/---

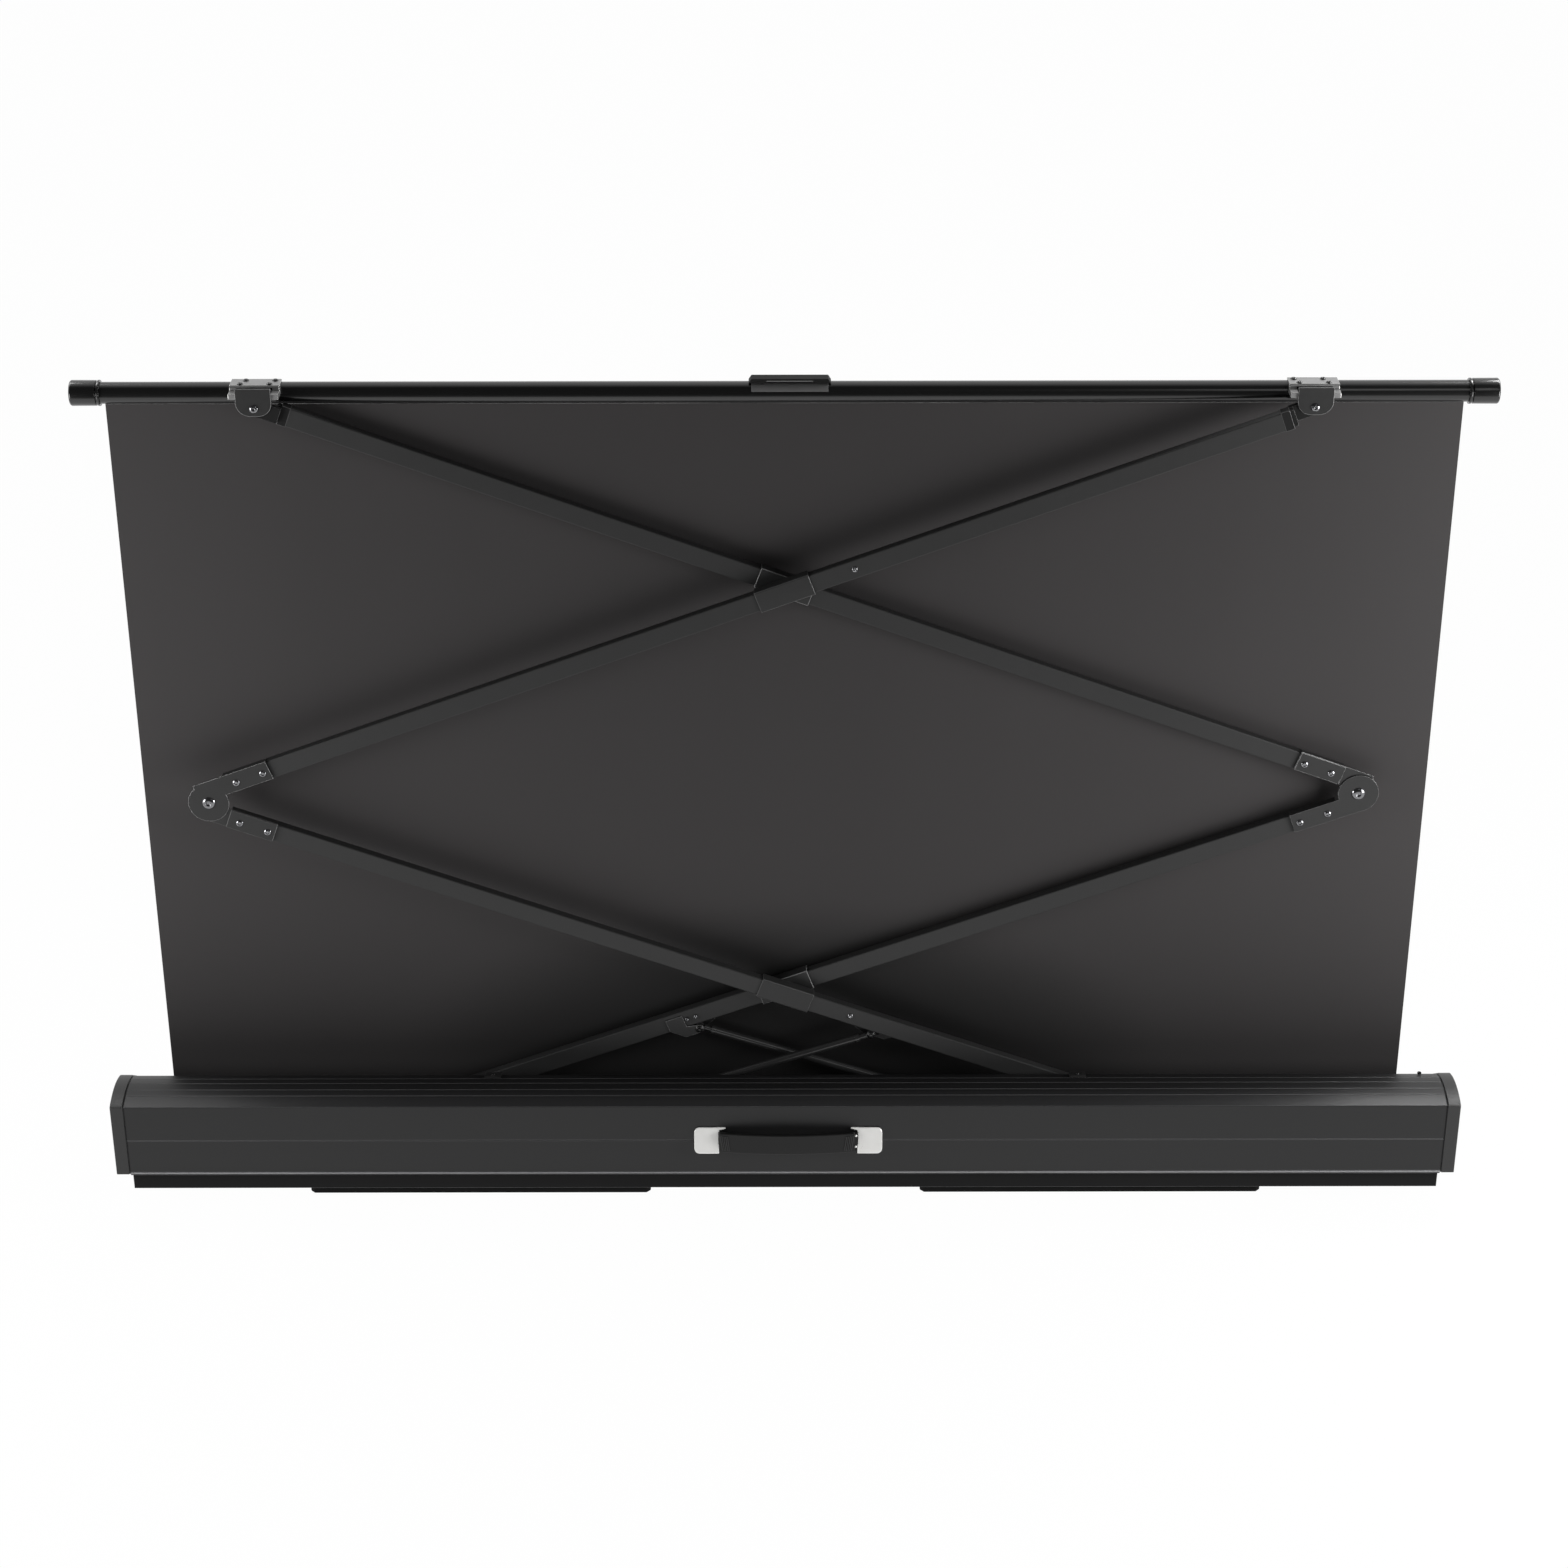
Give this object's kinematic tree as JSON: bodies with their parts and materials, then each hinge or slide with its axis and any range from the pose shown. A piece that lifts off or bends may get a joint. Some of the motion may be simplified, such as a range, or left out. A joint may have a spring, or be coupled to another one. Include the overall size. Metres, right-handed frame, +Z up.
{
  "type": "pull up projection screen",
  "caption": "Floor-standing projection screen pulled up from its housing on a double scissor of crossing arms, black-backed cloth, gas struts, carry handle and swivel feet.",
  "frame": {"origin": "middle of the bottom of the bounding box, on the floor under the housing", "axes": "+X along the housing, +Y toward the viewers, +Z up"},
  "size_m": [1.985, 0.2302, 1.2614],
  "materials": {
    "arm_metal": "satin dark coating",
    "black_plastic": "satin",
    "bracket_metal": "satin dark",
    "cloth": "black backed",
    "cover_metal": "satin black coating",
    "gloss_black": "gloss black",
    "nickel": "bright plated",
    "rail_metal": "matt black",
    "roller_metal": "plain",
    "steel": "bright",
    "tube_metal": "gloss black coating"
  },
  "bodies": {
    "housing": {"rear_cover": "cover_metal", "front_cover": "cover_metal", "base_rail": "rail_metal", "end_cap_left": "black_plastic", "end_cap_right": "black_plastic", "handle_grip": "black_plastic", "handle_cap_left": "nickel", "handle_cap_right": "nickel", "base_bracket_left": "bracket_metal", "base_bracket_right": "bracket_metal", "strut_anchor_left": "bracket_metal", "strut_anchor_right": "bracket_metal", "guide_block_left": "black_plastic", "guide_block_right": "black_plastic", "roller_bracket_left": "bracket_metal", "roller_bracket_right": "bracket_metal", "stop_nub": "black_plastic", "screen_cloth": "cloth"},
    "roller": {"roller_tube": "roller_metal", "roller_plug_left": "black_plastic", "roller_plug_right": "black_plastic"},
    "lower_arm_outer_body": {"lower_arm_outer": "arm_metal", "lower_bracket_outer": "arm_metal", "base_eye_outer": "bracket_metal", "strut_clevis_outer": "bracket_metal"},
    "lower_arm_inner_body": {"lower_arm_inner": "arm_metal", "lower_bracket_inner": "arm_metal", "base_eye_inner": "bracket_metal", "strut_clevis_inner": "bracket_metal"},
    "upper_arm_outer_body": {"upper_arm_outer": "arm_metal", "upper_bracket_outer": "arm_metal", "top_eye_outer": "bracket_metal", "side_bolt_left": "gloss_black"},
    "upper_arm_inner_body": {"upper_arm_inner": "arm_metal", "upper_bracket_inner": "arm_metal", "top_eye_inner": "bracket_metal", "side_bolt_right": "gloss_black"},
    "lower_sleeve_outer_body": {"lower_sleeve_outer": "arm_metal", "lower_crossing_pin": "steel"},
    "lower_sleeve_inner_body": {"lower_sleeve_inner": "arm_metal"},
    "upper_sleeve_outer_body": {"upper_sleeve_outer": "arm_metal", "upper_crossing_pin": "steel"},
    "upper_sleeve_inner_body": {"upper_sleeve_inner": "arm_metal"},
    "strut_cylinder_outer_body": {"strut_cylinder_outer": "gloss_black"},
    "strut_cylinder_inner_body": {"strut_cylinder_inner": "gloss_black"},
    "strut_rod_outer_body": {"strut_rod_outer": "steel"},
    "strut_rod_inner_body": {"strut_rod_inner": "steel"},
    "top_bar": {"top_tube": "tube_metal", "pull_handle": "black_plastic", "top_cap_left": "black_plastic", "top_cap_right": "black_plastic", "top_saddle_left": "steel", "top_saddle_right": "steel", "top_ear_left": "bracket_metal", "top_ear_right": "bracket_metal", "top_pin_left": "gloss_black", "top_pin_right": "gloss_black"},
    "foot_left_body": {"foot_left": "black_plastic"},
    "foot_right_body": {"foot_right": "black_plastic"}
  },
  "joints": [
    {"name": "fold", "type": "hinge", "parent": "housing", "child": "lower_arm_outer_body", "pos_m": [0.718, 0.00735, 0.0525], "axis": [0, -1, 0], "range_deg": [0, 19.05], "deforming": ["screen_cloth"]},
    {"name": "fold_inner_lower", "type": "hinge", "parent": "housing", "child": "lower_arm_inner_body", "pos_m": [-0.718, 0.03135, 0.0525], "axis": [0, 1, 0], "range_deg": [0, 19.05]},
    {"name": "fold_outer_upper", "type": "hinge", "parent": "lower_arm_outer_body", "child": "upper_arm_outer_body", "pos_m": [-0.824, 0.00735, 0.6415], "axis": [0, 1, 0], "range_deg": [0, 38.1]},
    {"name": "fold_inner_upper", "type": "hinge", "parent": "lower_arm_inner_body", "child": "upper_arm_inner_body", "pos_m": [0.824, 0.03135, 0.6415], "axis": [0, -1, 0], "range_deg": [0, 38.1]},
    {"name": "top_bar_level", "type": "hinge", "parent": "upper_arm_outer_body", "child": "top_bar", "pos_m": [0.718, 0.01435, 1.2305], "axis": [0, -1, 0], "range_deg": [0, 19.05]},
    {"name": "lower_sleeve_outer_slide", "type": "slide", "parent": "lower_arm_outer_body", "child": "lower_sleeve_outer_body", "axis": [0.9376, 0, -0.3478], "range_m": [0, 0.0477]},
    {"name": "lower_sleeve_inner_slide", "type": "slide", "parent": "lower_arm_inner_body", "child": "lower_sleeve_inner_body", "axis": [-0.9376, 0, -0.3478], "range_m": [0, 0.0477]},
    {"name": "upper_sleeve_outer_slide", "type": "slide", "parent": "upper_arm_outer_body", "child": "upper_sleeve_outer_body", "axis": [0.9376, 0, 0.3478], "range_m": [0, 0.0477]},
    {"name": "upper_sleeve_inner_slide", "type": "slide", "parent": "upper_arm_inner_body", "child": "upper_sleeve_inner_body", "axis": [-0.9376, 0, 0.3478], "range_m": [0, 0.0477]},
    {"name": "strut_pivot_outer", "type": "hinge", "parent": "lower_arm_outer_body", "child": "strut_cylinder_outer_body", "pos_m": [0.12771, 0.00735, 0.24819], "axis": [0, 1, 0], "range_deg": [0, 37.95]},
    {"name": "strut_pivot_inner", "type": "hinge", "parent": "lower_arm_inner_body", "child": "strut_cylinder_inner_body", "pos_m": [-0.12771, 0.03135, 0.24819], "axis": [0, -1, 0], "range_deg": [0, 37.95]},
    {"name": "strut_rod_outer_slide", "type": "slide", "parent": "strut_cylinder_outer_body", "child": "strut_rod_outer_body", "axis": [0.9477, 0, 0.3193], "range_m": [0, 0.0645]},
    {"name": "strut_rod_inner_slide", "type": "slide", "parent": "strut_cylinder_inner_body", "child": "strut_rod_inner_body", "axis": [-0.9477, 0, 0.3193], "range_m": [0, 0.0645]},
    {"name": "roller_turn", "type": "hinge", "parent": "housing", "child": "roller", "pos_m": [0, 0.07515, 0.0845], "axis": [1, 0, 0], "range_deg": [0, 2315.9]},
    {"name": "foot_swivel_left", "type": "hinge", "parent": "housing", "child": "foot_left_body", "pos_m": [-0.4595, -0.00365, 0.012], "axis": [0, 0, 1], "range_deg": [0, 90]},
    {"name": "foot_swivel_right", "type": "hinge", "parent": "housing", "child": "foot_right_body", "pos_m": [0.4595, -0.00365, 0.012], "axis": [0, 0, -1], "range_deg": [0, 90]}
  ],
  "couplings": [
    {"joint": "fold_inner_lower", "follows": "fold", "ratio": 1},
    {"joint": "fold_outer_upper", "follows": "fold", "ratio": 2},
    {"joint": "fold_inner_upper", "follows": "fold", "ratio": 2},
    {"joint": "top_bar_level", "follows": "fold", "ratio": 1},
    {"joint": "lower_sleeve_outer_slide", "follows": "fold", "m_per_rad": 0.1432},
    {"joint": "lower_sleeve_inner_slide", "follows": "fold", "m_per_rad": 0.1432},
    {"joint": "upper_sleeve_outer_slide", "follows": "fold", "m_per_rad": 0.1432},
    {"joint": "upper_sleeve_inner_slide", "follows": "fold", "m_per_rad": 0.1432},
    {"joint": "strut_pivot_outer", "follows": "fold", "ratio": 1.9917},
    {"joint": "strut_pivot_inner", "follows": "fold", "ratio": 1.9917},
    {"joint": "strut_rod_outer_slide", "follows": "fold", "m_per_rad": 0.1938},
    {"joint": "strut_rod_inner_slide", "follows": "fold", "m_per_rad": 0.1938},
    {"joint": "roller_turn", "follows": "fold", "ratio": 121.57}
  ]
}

\---

Exercise description: Find each line holding the string "bodies" and copy it out.

The reply:
Give this object's kinematic tree as JSON: bodies with their parts and materials, then each hinge or slide with its axis and any range from the pose shown. A piece that lifts off or bends may get a joint. Some of the motion may be simplified, such as a range, or left out. A joint may have a spring, or be coupled to another one. Include the overall size. Metres, right-handed frame, +Z up.
  "bodies": {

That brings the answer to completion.